IS IT SAFE TO COME TO SHUL ON SHABBAT?
We have been back at shul for a few weeks now, and it has been a pleasure to welcome all of you who have stepped through our doors, both for the weekday and Shabbat services.
A number of you, though, are understandably still cautious, and rightly so. We can reassure you that we are taking all the necessary precautions, as required by Government advice, the United Synagogue, and our own, independent Safety Consultant, but it is up to you to decide how you are going to balance the risks you are taking in your lives. If it would help you to visit the synagogue outside of service times to see our setup, or to speak to one of the team for more information, we are available for you.
Are there religious or halachic criteria than help in this decision-making process?
Balancing risks is a classic question in Jewish law. There is a relevant verse in this week’s sidra: Venishmartem Me’od Lenafshoteichem, which Rav Hirsch translates as: “You shall take very good care of yourselves.” (Devarim 4:15.) In other words, don’t do anything that will put yourself at risk.
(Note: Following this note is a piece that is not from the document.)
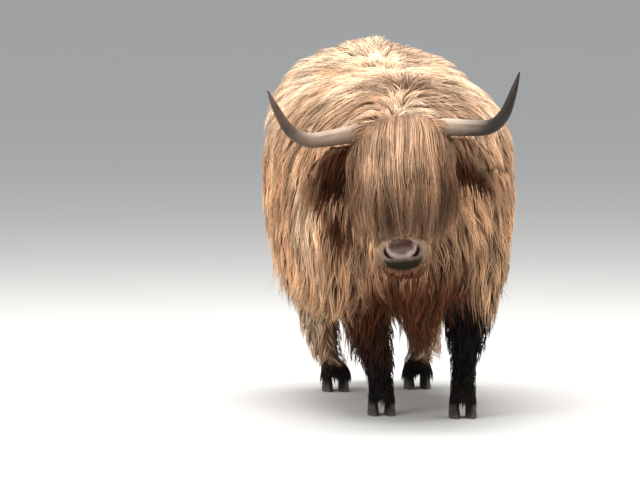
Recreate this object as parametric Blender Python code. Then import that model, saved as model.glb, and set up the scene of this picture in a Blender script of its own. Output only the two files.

Later in the Torah, in parashat Ki Teitzei, we will read of the requirement to build a fence or a parapet for the roof of a house that is accessible for use. Our Sages extended this commandment to all cases of danger for which the property owner would be responsible. For example letting a vicious dog run free or leaning a defective ladder against a wall, or leaving a dangerous building site unattended or unfenced.
Nevertheless, that does not mean we can never take risks. Life would be boring without a sense of adventure.
How do we balance risk-taking with the mitzvah to take good care of ourselves? The great eighteenth century rabbinic authority, Rabbi Ezekiel Landau of Prague (1713-1793), wrote a landmark ruling regarding the question of whether a Jew could go hunting. He said that in the context of earning a livelihood a greater degree of risk is permissible. We are familiar with the words in the beautiful, Unetaneh Tokef prayer we say on Rosh Hashanah and Yom Kippur, where we read, Benafsho Yavi Lachmo, “At risk to his life, he brings home his bread.” Says Rabbi Landau, these words teach us that there is a blessing, offering a measure of protection against risk, to those who are engaged in earning a parnassah.
If the risk taking is simply for adventure, what are the considerations? Here the criteria are what the Sages term: Dashu Ba Rabim, “Many have trodden this path.” [Yevamot 72a]. In other words, does society-at-large regard this as a reasonable risk? Or, to put it in other terms: how easy will it be to obtain insurance cover for the risk that is envisaged?
Balancing these issues can be a difficult process. As well as the verse cautioning us to take care of our lives, it is also worth remembering the advice of the great teacher of Jewish ethics, Rabbi Yisrael Salanter (1810-1883) who used to say: “The eleventh commandment is, don’t be a fool!”
Applying these considerations to returning to shul would lead to the following conclusions:
If you feel that you, personally, want to go beyond the safety standards that the Government is requiring, you should not come to shul.
If, however, you are going to the supermarket or other shops, or you are meeting friends in small groups, coming to shul is no less safe. At St. John’s Wood, we have the benefit of an enormous sanctuary with a 1600 seat capacity. When we have the doors and windows open, and the opportunity to sit at least four metres away from another person there is little risk associated with being there. Moreover, you have the benefit and mitzvah of participating in communal prayer.
Whatever choice you make, may G-d’s blessings be with you.